++++ Given information

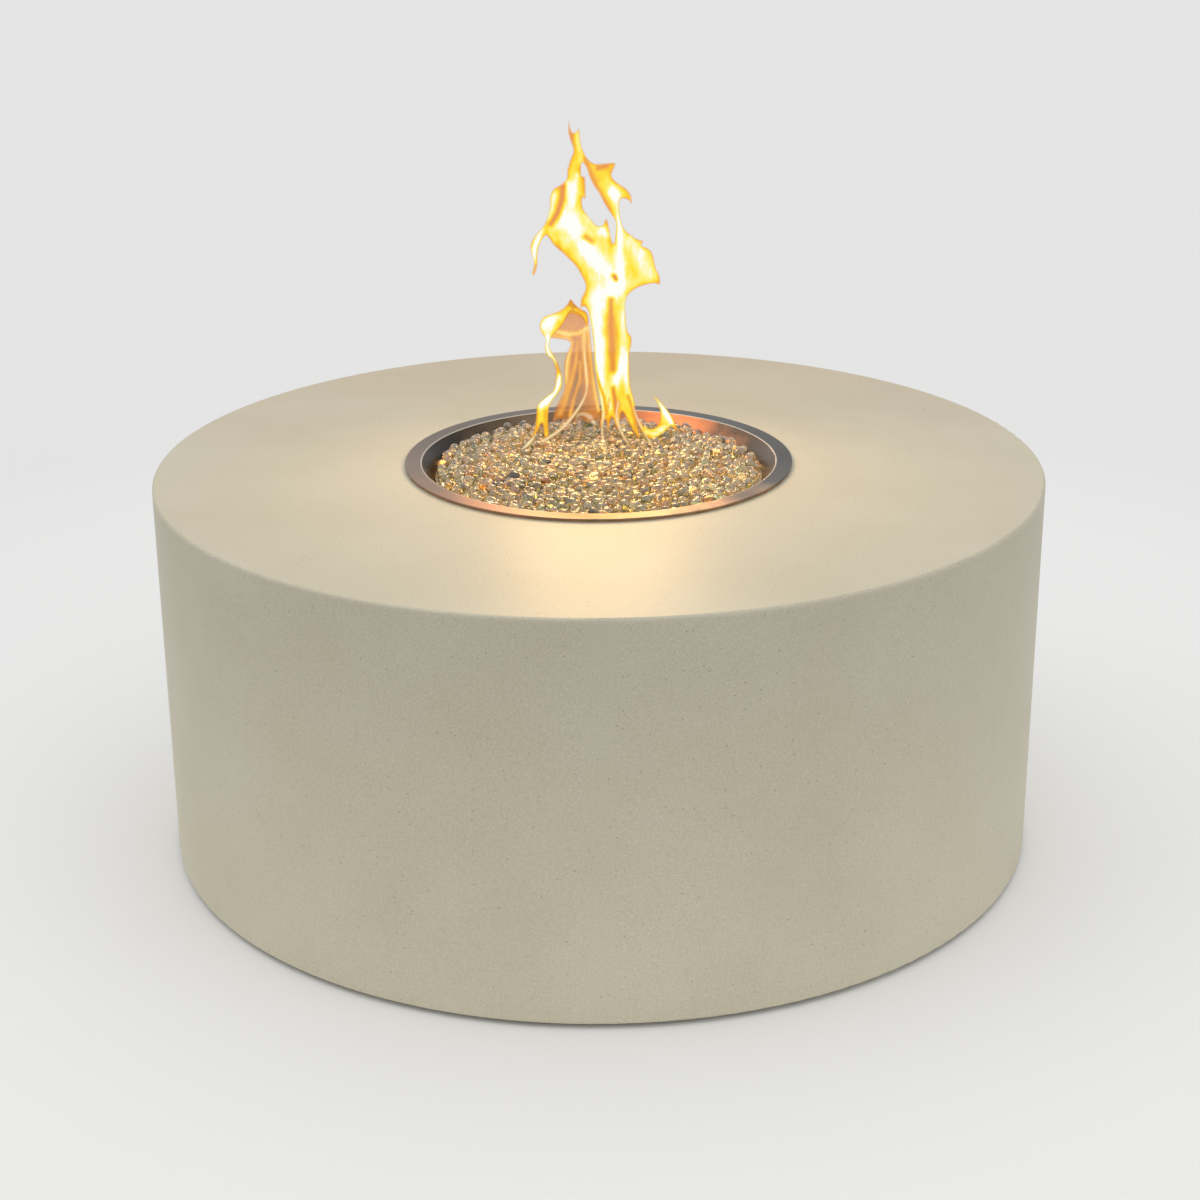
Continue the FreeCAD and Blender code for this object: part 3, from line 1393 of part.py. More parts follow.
def glass_drop():
    thick = drop_radius * drop_flatness
    cap = drop_cap_radius()
    lean = math.asin((drop_radius - drop_edge_radius) / (cap - drop_edge_radius))
    top = V(0, 0, thick)
    half = V(cap * math.sin(lean / 2), 0, thick - cap + cap * math.cos(lean / 2))
    edge = V(cap * math.sin(lean), 0, thick - cap + cap * math.cos(lean))
    below = [V(point.x, 0, -point.z) for point in (edge, half, top)]
    outline = Part.Wire([
        Part.Arc(top, half, edge).toShape(),
        Part.Arc(edge, V(drop_radius, 0, 0), below[0]).toShape(),
        Part.Arc(*below).toShape(),
        Part.LineSegment(below[2], top).toShape(),
    ])
    return Part.Face(outline).revolve(V(0, 0, 0), V(0, 0, 1), 360)


def glass_drops():
    """Flattened glass drops in an even spiral over the bed, each leaning its own way."""
    thick = drop_radius * drop_flatness
    cap = drop_cap_radius()
    shape = glass_drop()
    ball, centre_z = bed_sphere()
    reach = pan_inner_radius(lip_top - bed_below_lip) - drop_edge_margin
    golden = math.degrees(math.pi * (3 - math.sqrt(5)))
    near_flame = drop_radius + drop_clearance
    roots = []
    for y, stations in flame_tongues():
        low = min(x - half for x, _, half in stations[:2]) - near_flame
        high = max(x + half for x, _, half in stations[:2]) + near_flame
        roots.append((low, high, y, flame_depth + near_flame))
    drops = []
    for i in range(drop_count):
        radius = reach * math.sqrt((i + 0.5) / drop_count)
        place = point_at(radius, golden * i, 0)
        if any(low < place.x < high and abs(place.y - y) < side for low, high, y, side in roots):
            continue
        lean = math.radians(drop_lean * abs(math.sin(drop_lean_step * i)))
        rise = cap - (cap - thick) * math.cos(lean) + drop_clearance
        drop = shape.copy()
        drop.rotate(V(0, 0, 0), V(0, 1, 0), math.degrees(lean))
        drop.rotate(V(0, 0, 0), V(0, 0, 1), 180 * (1 + math.sin(drop_turn_step * i)))
        drop.translate(V(0, 0, ball + rise))
        drop.rotate(V(0, 0, 0), V(0, 1, 0), math.degrees(math.asin(radius / ball)))
        drop.translate(V(0, 0, centre_z))
        drops.append(turn(drop, golden * i))
    save("glass_drops", *drops)


def main():
    table_shell()
    feet()
    pan_and_gasket()
    burner()
    jet_nose = pipe_stack()
    valve_centre, valve_top, valve_bottom = key_valve()
    lead_start = igniter()
    lead_end = electrode()
    inlet_nose = gas_inlet()
    gas_hoses(valve_centre, valve_top, valve_bottom, inlet_nose, jet_nose)
    spark_lead(lead_start, lead_end)
    access_door()
    vents()
    wall_screws()
    glass_bed()
    flame()
    glass_drops()


main()
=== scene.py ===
import json
import math
from functools import partial

import bpy
import numpy as np
from bpy.props import FloatProperty, FloatVectorProperty, IntProperty, PointerProperty, StringProperty
from mathutils import Matrix, Vector


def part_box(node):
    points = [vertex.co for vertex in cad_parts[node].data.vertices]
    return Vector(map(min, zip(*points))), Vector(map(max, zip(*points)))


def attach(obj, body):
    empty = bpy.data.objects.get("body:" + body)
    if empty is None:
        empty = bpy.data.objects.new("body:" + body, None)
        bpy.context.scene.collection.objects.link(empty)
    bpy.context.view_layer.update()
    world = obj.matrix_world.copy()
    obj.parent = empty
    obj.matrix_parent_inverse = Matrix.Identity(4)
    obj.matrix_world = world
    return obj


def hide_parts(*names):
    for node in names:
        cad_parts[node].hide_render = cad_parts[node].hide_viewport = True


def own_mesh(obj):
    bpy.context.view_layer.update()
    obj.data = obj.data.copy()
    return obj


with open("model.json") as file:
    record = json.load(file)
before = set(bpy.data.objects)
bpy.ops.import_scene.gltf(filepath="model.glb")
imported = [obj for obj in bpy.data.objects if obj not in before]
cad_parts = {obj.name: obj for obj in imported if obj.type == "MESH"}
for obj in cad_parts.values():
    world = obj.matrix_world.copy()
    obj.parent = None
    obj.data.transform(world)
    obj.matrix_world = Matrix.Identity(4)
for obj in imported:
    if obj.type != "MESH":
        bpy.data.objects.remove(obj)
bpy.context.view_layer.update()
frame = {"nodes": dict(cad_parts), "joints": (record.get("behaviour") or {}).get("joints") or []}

bl_info = {
    "name": "Gas fire pit table",
    "version": (1, 0, 0),
    "blender": (4, 5, 0),
    "location": "3D View > Sidebar > Fire pit",
    "description": "Dresses a round concrete fire pit table with its materials, glass drops and flame",
    "category": "Object",
}

MM = 0.001
TINY = 1e-9
PICTURE_SIZE = 1200
SENSOR_MM = 36.0
# Nearly all of a noise's values lie between these two.
NOISE = (0.3, 0.7)
# Seeds of the random draws: the places of the drops of each layer, their kinds, and their shapes.
LOWER_SEED, UPPER_SEED, KIND_SEED, SHAPE_SEED = 3, 8, 21, 30

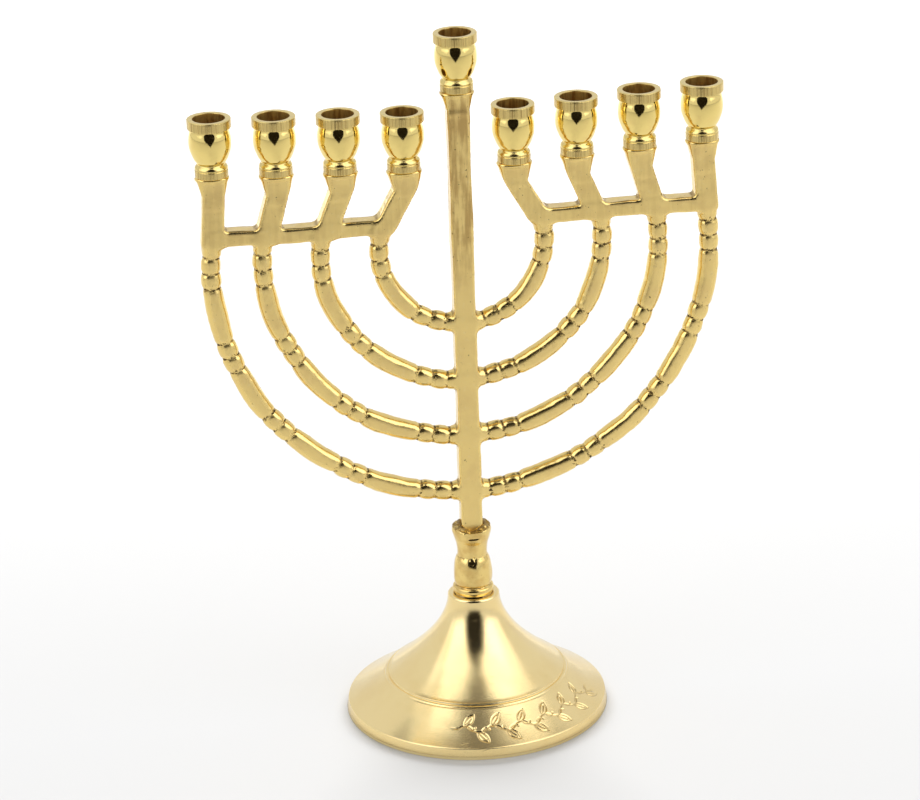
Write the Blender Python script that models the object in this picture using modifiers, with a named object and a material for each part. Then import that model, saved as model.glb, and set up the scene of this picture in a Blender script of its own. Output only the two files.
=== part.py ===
"""A nine-light Hanukkah menorah in polished brass, in metres, +Z up.

The origin is the centre of the foot's underside. The flat branch frame lies in the XZ plane, its face
towards -Y. A bell-shaped foot carries a turned baluster, the baluster carries the cast branch frame on a
tenon, and a stud with a washer and a nut ties them from below. Nine turned candle cups stand on threaded
studs in the frame's heads.
"""

import math

import bmesh
import bpy
from mathutils import Vector

# Driving dimensions
TOTAL_HEIGHT = 0.2400
ARM_COUNT = 4
CUP_PITCH = 0.0209
INNER_CUP_X = 0.0182
CUP_ROW_TOP = 0.2159
CUP_ROW_RISE = 0.0009
TOUCH_GAP = 0.0003
RUNNING_GAP = 0.0001

# Candle cup
CUP_HEIGHT = 0.0195
CUP_RIM_RADIUS = 0.0072
CUP_BORE_RADIUS = 0.0053
CUP_BORE_DEPTH = 0.0120
CUP_RIM_BAND = 0.0031
CUP_BULB_RADIUS = 0.0070
CUP_NECK_RADIUS = 0.0048
CUP_COLLAR_RADIUS = 0.0055
CUP_STEPS = 16

# Threaded studs
CUP_STUD_RADIUS = 0.0020
CUP_STUD_LENGTH = 0.0076
CUP_STUD_IN_CUP = 0.0038
CUP_TAP_RADIUS = CUP_STUD_RADIUS + RUNNING_GAP
TIE_STUD_RADIUS = 0.0030
TIE_HOLE_RADIUS = TIE_STUD_RADIUS + RUNNING_GAP
STUD_STEPS = 12

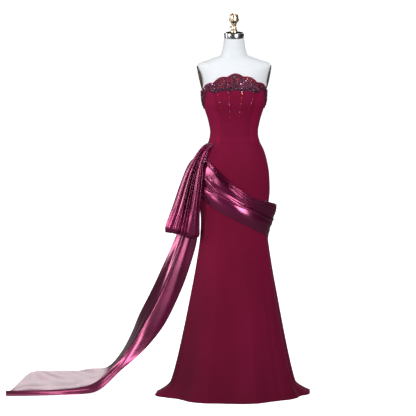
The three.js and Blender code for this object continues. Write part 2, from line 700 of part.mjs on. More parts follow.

++++++++

Your instructions
Reproduce the listing above word for word.

Solution for this exercise
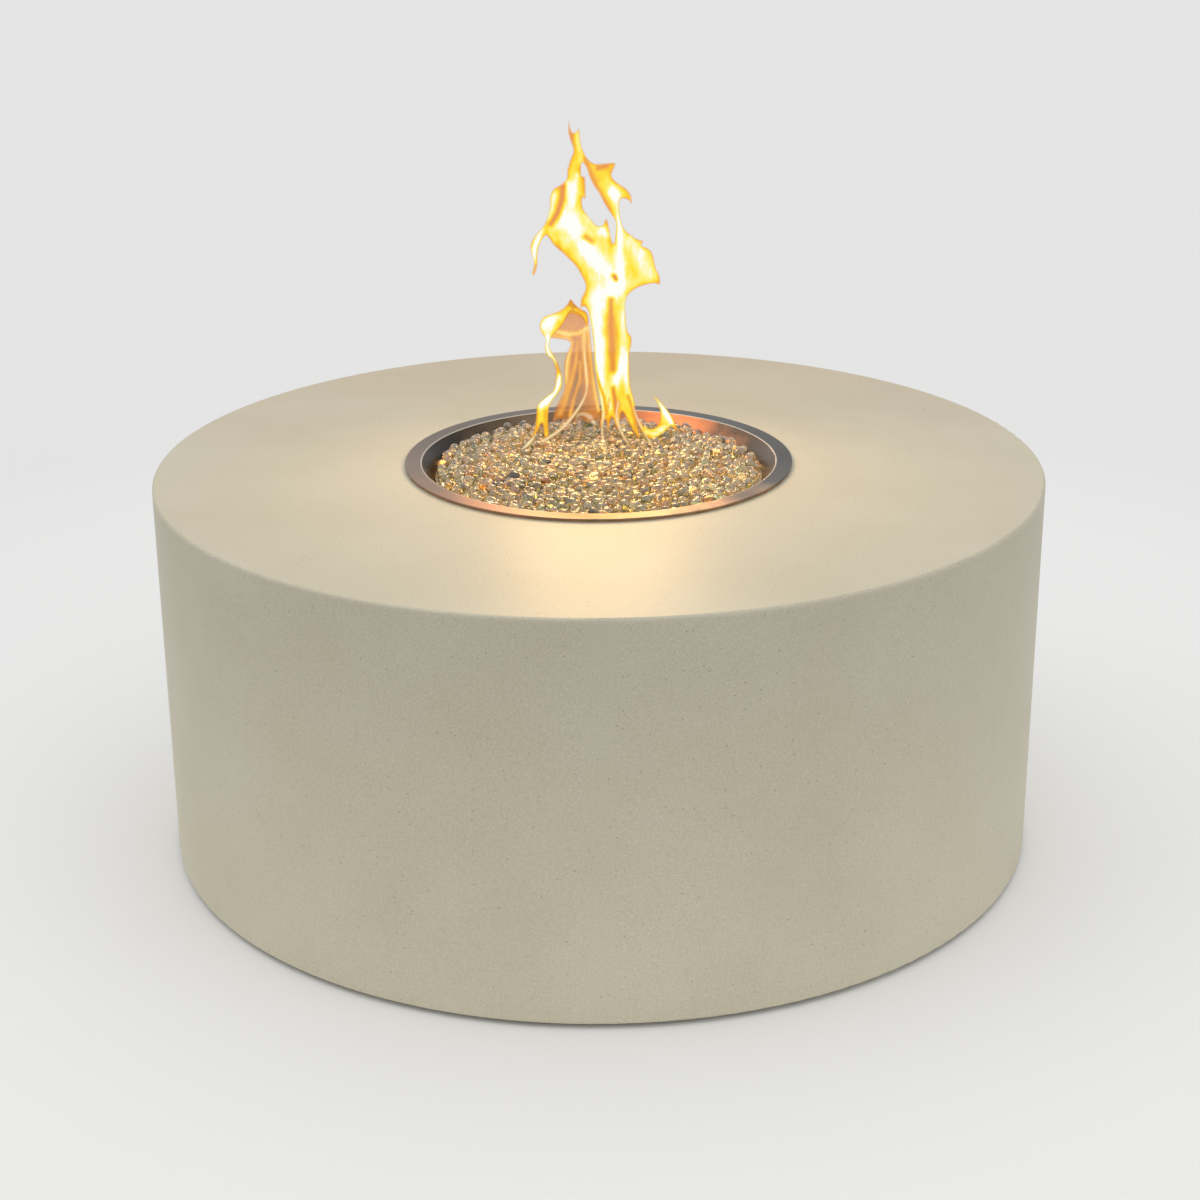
Continue the FreeCAD and Blender code for this object: part 3, from line 1393 of part.py. More parts follow.
def glass_drop():
    thick = drop_radius * drop_flatness
    cap = drop_cap_radius()
    lean = math.asin((drop_radius - drop_edge_radius) / (cap - drop_edge_radius))
    top = V(0, 0, thick)
    half = V(cap * math.sin(lean / 2), 0, thick - cap + cap * math.cos(lean / 2))
    edge = V(cap * math.sin(lean), 0, thick - cap + cap * math.cos(lean))
    below = [V(point.x, 0, -point.z) for point in (edge, half, top)]
    outline = Part.Wire([
        Part.Arc(top, half, edge).toShape(),
        Part.Arc(edge, V(drop_radius, 0, 0), below[0]).toShape(),
        Part.Arc(*below).toShape(),
        Part.LineSegment(below[2], top).toShape(),
    ])
    return Part.Face(outline).revolve(V(0, 0, 0), V(0, 0, 1), 360)


def glass_drops():
    """Flattened glass drops in an even spiral over the bed, each leaning its own way."""
    thick = drop_radius * drop_flatness
    cap = drop_cap_radius()
    shape = glass_drop()
    ball, centre_z = bed_sphere()
    reach = pan_inner_radius(lip_top - bed_below_lip) - drop_edge_margin
    golden = math.degrees(math.pi * (3 - math.sqrt(5)))
    near_flame = drop_radius + drop_clearance
    roots = []
    for y, stations in flame_tongues():
        low = min(x - half for x, _, half in stations[:2]) - near_flame
        high = max(x + half for x, _, half in stations[:2]) + near_flame
        roots.append((low, high, y, flame_depth + near_flame))
    drops = []
    for i in range(drop_count):
        radius = reach * math.sqrt((i + 0.5) / drop_count)
        place = point_at(radius, golden * i, 0)
        if any(low < place.x < high and abs(place.y - y) < side for low, high, y, side in roots):
            continue
        lean = math.radians(drop_lean * abs(math.sin(drop_lean_step * i)))
        rise = cap - (cap - thick) * math.cos(lean) + drop_clearance
        drop = shape.copy()
        drop.rotate(V(0, 0, 0), V(0, 1, 0), math.degrees(lean))
        drop.rotate(V(0, 0, 0), V(0, 0, 1), 180 * (1 + math.sin(drop_turn_step * i)))
        drop.translate(V(0, 0, ball + rise))
        drop.rotate(V(0, 0, 0), V(0, 1, 0), math.degrees(math.asin(radius / ball)))
        drop.translate(V(0, 0, centre_z))
        drops.append(turn(drop, golden * i))
    save("glass_drops", *drops)


def main():
    table_shell()
    feet()
    pan_and_gasket()
    burner()
    jet_nose = pipe_stack()
    valve_centre, valve_top, valve_bottom = key_valve()
    lead_start = igniter()
    lead_end = electrode()
    inlet_nose = gas_inlet()
    gas_hoses(valve_centre, valve_top, valve_bottom, inlet_nose, jet_nose)
    spark_lead(lead_start, lead_end)
    access_door()
    vents()
    wall_screws()
    glass_bed()
    flame()
    glass_drops()


main()
=== scene.py ===
import json
import math
from functools import partial

import bpy
import numpy as np
from bpy.props import FloatProperty, FloatVectorProperty, IntProperty, PointerProperty, StringProperty
from mathutils import Matrix, Vector


def part_box(node):
    points = [vertex.co for vertex in cad_parts[node].data.vertices]
    return Vector(map(min, zip(*points))), Vector(map(max, zip(*points)))


def attach(obj, body):
    empty = bpy.data.objects.get("body:" + body)
    if empty is None:
        empty = bpy.data.objects.new("body:" + body, None)
        bpy.context.scene.collection.objects.link(empty)
    bpy.context.view_layer.update()
    world = obj.matrix_world.copy()
    obj.parent = empty
    obj.matrix_parent_inverse = Matrix.Identity(4)
    obj.matrix_world = world
    return obj


def hide_parts(*names):
    for node in names:
        cad_parts[node].hide_render = cad_parts[node].hide_viewport = True


def own_mesh(obj):
    bpy.context.view_layer.update()
    obj.data = obj.data.copy()
    return obj


with open("model.json") as file:
    record = json.load(file)
before = set(bpy.data.objects)
bpy.ops.import_scene.gltf(filepath="model.glb")
imported = [obj for obj in bpy.data.objects if obj not in before]
cad_parts = {obj.name: obj for obj in imported if obj.type == "MESH"}
for obj in cad_parts.values():
    world = obj.matrix_world.copy()
    obj.parent = None
    obj.data.transform(world)
    obj.matrix_world = Matrix.Identity(4)
for obj in imported:
    if obj.type != "MESH":
        bpy.data.objects.remove(obj)
bpy.context.view_layer.update()
frame = {"nodes": dict(cad_parts), "joints": (record.get("behaviour") or {}).get("joints") or []}

bl_info = {
    "name": "Gas fire pit table",
    "version": (1, 0, 0),
    "blender": (4, 5, 0),
    "location": "3D View > Sidebar > Fire pit",
    "description": "Dresses a round concrete fire pit table with its materials, glass drops and flame",
    "category": "Object",
}

MM = 0.001
TINY = 1e-9
PICTURE_SIZE = 1200
SENSOR_MM = 36.0
# Nearly all of a noise's values lie between these two.
NOISE = (0.3, 0.7)
# Seeds of the random draws: the places of the drops of each layer, their kinds, and their shapes.
LOWER_SEED, UPPER_SEED, KIND_SEED, SHAPE_SEED = 3, 8, 21, 30

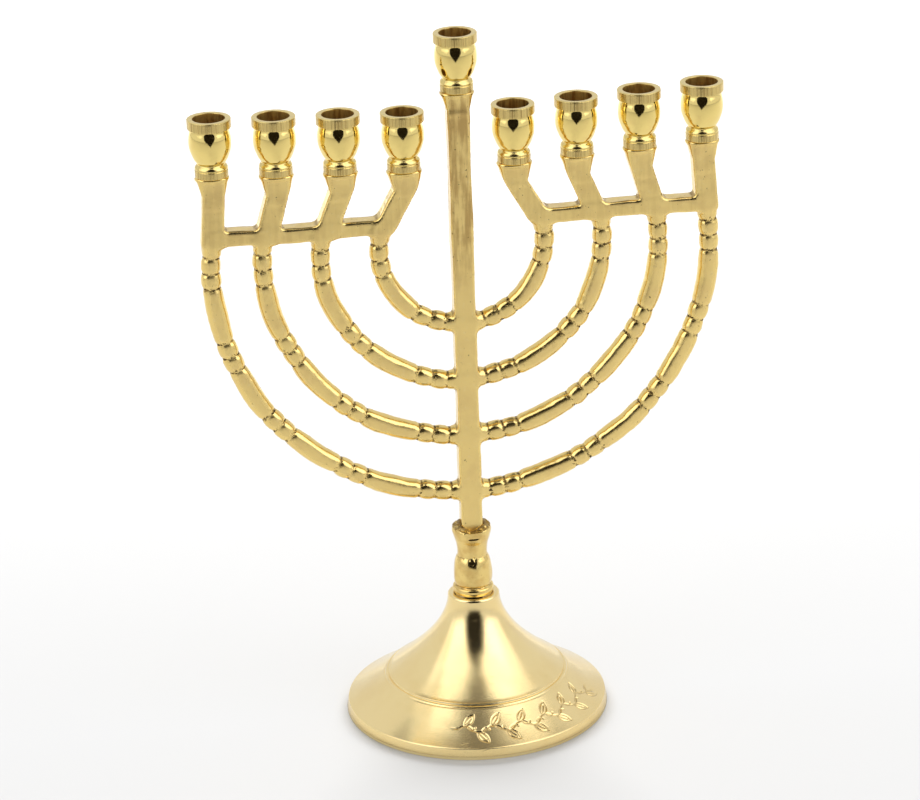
Write the Blender Python script that models the object in this picture using modifiers, with a named object and a material for each part. Then import that model, saved as model.glb, and set up the scene of this picture in a Blender script of its own. Output only the two files.
=== part.py ===
"""A nine-light Hanukkah menorah in polished brass, in metres, +Z up.

The origin is the centre of the foot's underside. The flat branch frame lies in the XZ plane, its face
towards -Y. A bell-shaped foot carries a turned baluster, the baluster carries the cast branch frame on a
tenon, and a stud with a washer and a nut ties them from below. Nine turned candle cups stand on threaded
studs in the frame's heads.
"""

import math

import bmesh
import bpy
from mathutils import Vector

# Driving dimensions
TOTAL_HEIGHT = 0.2400
ARM_COUNT = 4
CUP_PITCH = 0.0209
INNER_CUP_X = 0.0182
CUP_ROW_TOP = 0.2159
CUP_ROW_RISE = 0.0009
TOUCH_GAP = 0.0003
RUNNING_GAP = 0.0001

# Candle cup
CUP_HEIGHT = 0.0195
CUP_RIM_RADIUS = 0.0072
CUP_BORE_RADIUS = 0.0053
CUP_BORE_DEPTH = 0.0120
CUP_RIM_BAND = 0.0031
CUP_BULB_RADIUS = 0.0070
CUP_NECK_RADIUS = 0.0048
CUP_COLLAR_RADIUS = 0.0055
CUP_STEPS = 16

# Threaded studs
CUP_STUD_RADIUS = 0.0020
CUP_STUD_LENGTH = 0.0076
CUP_STUD_IN_CUP = 0.0038
CUP_TAP_RADIUS = CUP_STUD_RADIUS + RUNNING_GAP
TIE_STUD_RADIUS = 0.0030
TIE_HOLE_RADIUS = TIE_STUD_RADIUS + RUNNING_GAP
STUD_STEPS = 12

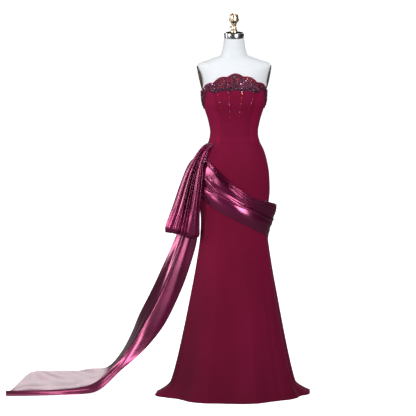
The three.js and Blender code for this object continues. Write part 2, from line 700 of part.mjs on. More parts follow.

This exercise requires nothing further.